Another Mother's Day has passed, and nobody gave me a pair of pink fluffy slippers, a card with soft, fluffy animals and flowers on it, or hand cream. I got off lightly.
More to the point, neither did I get breakfast in bed, nuggets of hard scrambled egg with cold toast and a cup of tea to slop on to the tray immediately. It's the thought that counts, but I hate eating in bed.
The first thing you want to do when you wake up is go to the loo but you can't, because little faces are looking at you, and you have to down the offerings with delighted noises while you spill tea all over yourself, the duvet and the sheets. We eat at tables, on chairs, for a reason.
Judging by advertising for the special day all mothers are about 80, and hooked on the colour pink. They think endlessly of bed, but not as they did in their youth, which believe it or not they once had. They think of bed as pink nighties with slippers and dressing gowns to match.
They are also obsessed with body odour, so the perfect gift is a box of soap with matching talcum powder. I can't use soap; it makes me itchy. I hate talcum powder; it makes you smell antique. That is why old women stash such treasures away to be discovered in a bottom drawer when they finally pop their slippers. Even very old women would rather smell of Chanel No 5, I should think, than lavender water. You are not devoid of taste and personality just because you're older than your children.
To celebrate Mother's Day I decided to bake a cake. But this would be no ordinary cake. It would have six eggs in it. And this put me in mind of my own mother, who died years ago.
The only cake she'd ever let me make was the Edmonds book's one-egg chocolate cake. I baked it in her small state house oven with a temperamental thermostat, after creaming butter and sugar with a wooden spoon, the butter half-melted in the oven to start with. We slathered the cake in chocolate icing, and it was a special occasion. But mainly, it didn't cost much.
Last Sunday's cake was to be a chiffon cake, baked in an expensive Angel Food cake tin. It would soar to 5in in height, and I would marvel at myself.
My mother, though, was present throughout, as she is in my memory. Her short temper dominated kitchen life, when failures in cooking made her furious. I have almost grown out of the fear of breaking anything within earshot of her, but not entirely. She was many things, but also a termagant.
I remembered her, then, as I set my clever wall oven's reliable thermostat and beat frothy egg mixtures with my kitchen whizz, as I sifted dry ingredients three times, as I poured the mixture into the tin and put it in the oven. I felt guilty about those eggs. Six eggs!
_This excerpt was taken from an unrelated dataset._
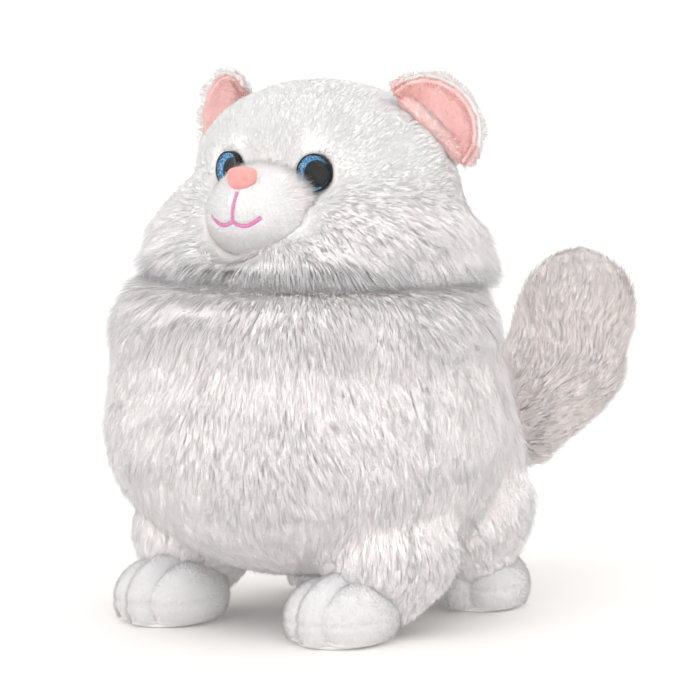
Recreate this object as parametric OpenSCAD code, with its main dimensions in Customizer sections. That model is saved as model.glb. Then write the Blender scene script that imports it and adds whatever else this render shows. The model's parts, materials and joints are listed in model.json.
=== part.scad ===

I have recipe books by cooks who waffle on about their lovely mothers, and the joy of cooking old family recipes with them, and they have always annoyed me. They mocked the burnt top of my cake, and they tittered as I emptied it on to the rack to cool. They had high, girlish titters that chimed like tubular bells, and I called them liars. No mother was perfect.
My mother was a child of the Great Depression. She had known poverty, and was marked by that experience, which she internalised as shame, all her life. Her generation went without things I take for granted; a warm house, a car, an oven that works, automatic washing machines, hot water on demand, supermarkets, bought clothes.
So much history comes to us through our mothers, who try to make the distant past seem real to us so we can understand them. Yet something in us - the need to survive, maybe - refuses to have sympathy for their suffering, or take it in, and for now understanding her too late, I feel guilty.
And so, on Mother's Day, my cake failed. But mothers, even termagants, are forgiving when they calm down. As I cut off the burnt black bits and covered the rest in icing sugar I tried to remember that.